On the Bretton Woods Institution’s on a two-way flow of the foreign exchange market, he said: “Consequently, while monetary tightening may help moderate inflation expectations and stabilize financial markets, excessively restrictive monetary policy risks suppressing investment, increasing borrowing costs, slowing private sector expansion, and constraining economic growth without adequately addressing the root causes of inflation.

“A more balanced policy mix that combines prudent monetary management with aggressive structural reforms would likely produce better outcomes.

“Equally important is the IMF’s endorsement of a flexible exchange rate regime. While exchange rate flexibility offers advantages in terms of external adjustment and reserve preservation, a completely free-floating exchange rate may not be optimal for an economy such as Nigeria’s, where foreign exchange earnings remain heavily dependent on volatile oil revenues.

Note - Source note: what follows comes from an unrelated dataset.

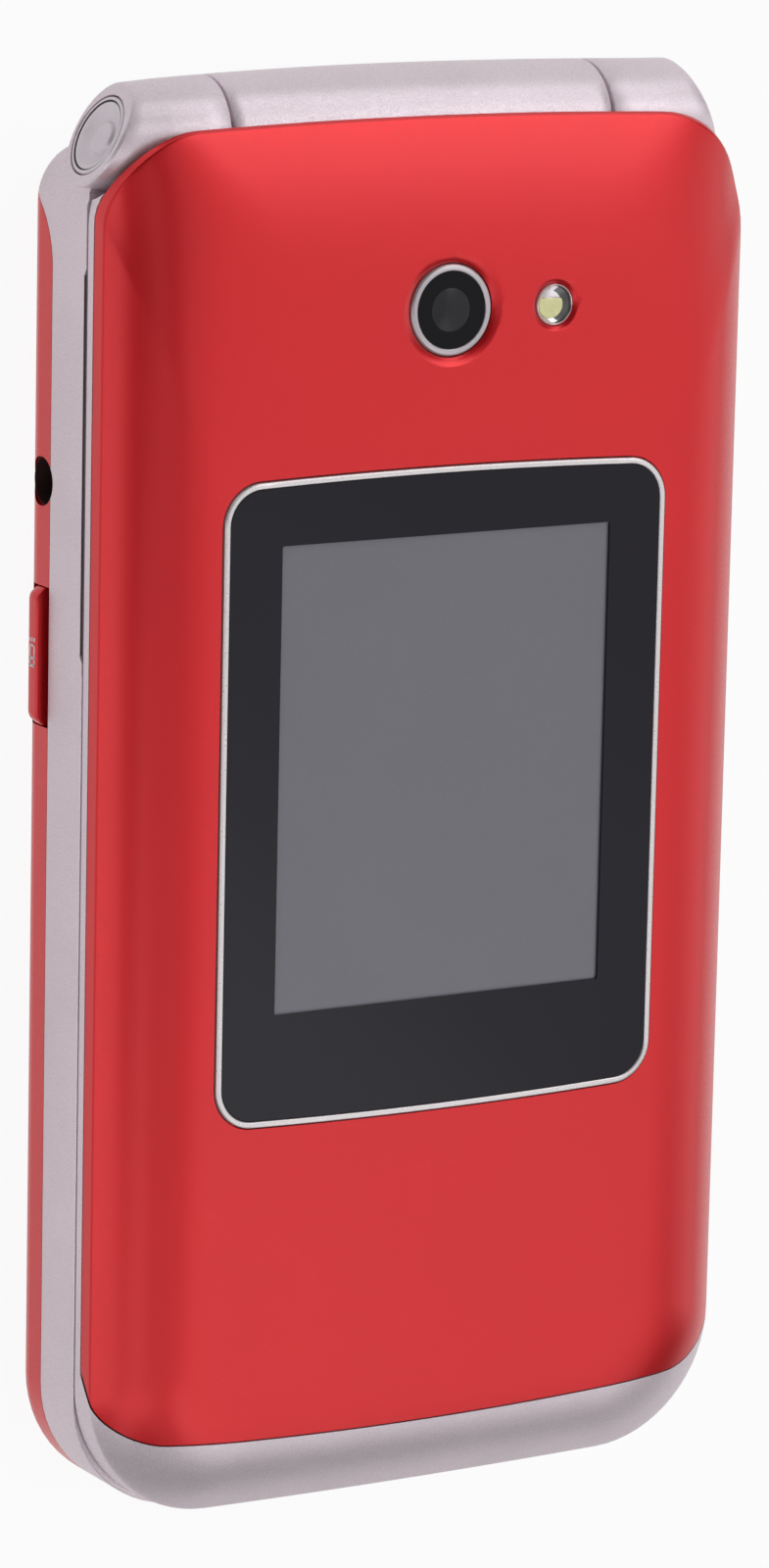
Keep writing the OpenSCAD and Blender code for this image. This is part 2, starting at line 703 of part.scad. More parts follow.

“Sharp fluctuations in global oil prices can generate significant exchange rate volatility, with adverse consequences for inflation, business planning, investment decisions, and overall economic stability

“Under such circumstances, a managed float system may represent a more appropriate framework. Such an approach would allow market forces to determine the broad direction of the exchange rate while permitting measured central bank interventions to smooth excessive volatility and prevent disorderly market conditions. This middle-ground approach recognizes both the benefits of market-based price discovery and the realities of Nigeria’s structural vulnerabilities.”